There’s a particular kind of satisfaction that only LEGO provides. Not just snapping pieces together, but the hours of quiet focus, the growing sense of something real taking shape in your hands, and that final moment when you hold up a finished build and think – I made that. From scratch. Out of a pile of plastic bricks.
LEGO has been delivering that feeling since 1932. With thousands of sets released over nine decades, the question of which ones truly stand above the rest is one that every fan, collector, and builder has an opinion on. These aren’t just toys – some of these sets are investments, cultural artefacts, and genuine feats of engineering.
Here’s the definitive guide to the top 10 LEGO sets of all time – ranked for their sales history, building experience, collector value, and the sheer joy they deliver.
🥇 #1 – UCS Millennium Falcon (75192) – The King
7,541 pieces | Originally $849.99 USD
When it launched in 2017, it was the largest LEGO set ever produced by piece count. It’s been called the crown jewel of LEGO Star Wars – the Ultimate Collector Series Millennium Falcon is widely acknowledged as the most iconic LEGO set ever made. At 33 inches long, it features a jaw-dropping level of detail: removable hull panels exposing the cockpit and cargo hold, quad laser cannons, a boarding ramp, interchangeable sensor dishes for Classic or Sequel trilogy versions, and mini-figures from both eras. Building it takes between 25 and 40 hours for most builders, and every hour of that is deeply satisfying. It’s also the most-owned set in the entire UCS collection – which tells you everything about its appeal.
🥈 #2 – LEGO Death Star (75419) – The Record Breaker
9,023 pieces | $999.99 USD
Released in October 2025, the new UCS Death Star broke two records simultaneously: the most expensive LEGO set ever released at retail, and the most mini-figures ever included in a single set at 38 – 23 of which are exclusive to this set. The cross-section design lets you recreate scenes from across the entire original trilogy. Princess Leia’s cell, the trash compactor, the Emperor’s throne room, the hangar bay with its Imperial Shuttle – all stacked into a display model over 27 inches tall. It’s ambitious, extraordinary, and unquestionably for serious builders only.

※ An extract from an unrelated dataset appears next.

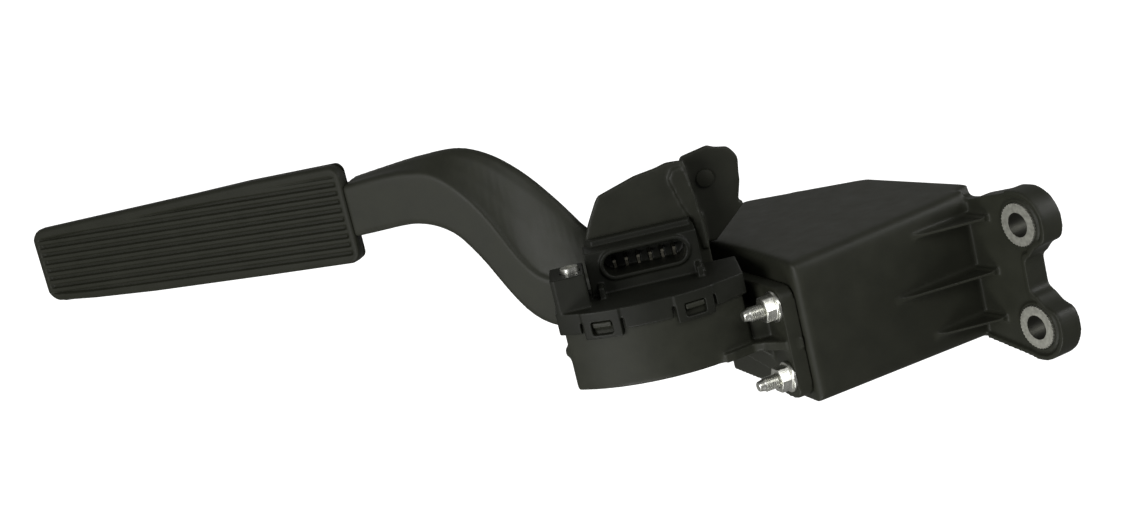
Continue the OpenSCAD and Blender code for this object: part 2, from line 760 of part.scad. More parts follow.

🥉 #3 – LEGO Icons Titanic (10294) – Engineering in Plastic
9,090 pieces | $679.99 USD
At four and a half feet long, the LEGO Titanic occupied entire dining tables for three days of building and emerged as one of the most celebrated LEGO sets ever produced. The attention to historical detail is extraordinary – the set splits into three sections so you can see the interior cross-section including passenger cabins, the grand staircase, and the engine room. Rated 4.9 out of 5 by most fans and credited with multiple sold-out restocks, it’s the set that proved LEGO could rival scale model kits for detail and complexity. History lovers and engineering enthusiasts rate this as one of the most rewarding builds of their lives.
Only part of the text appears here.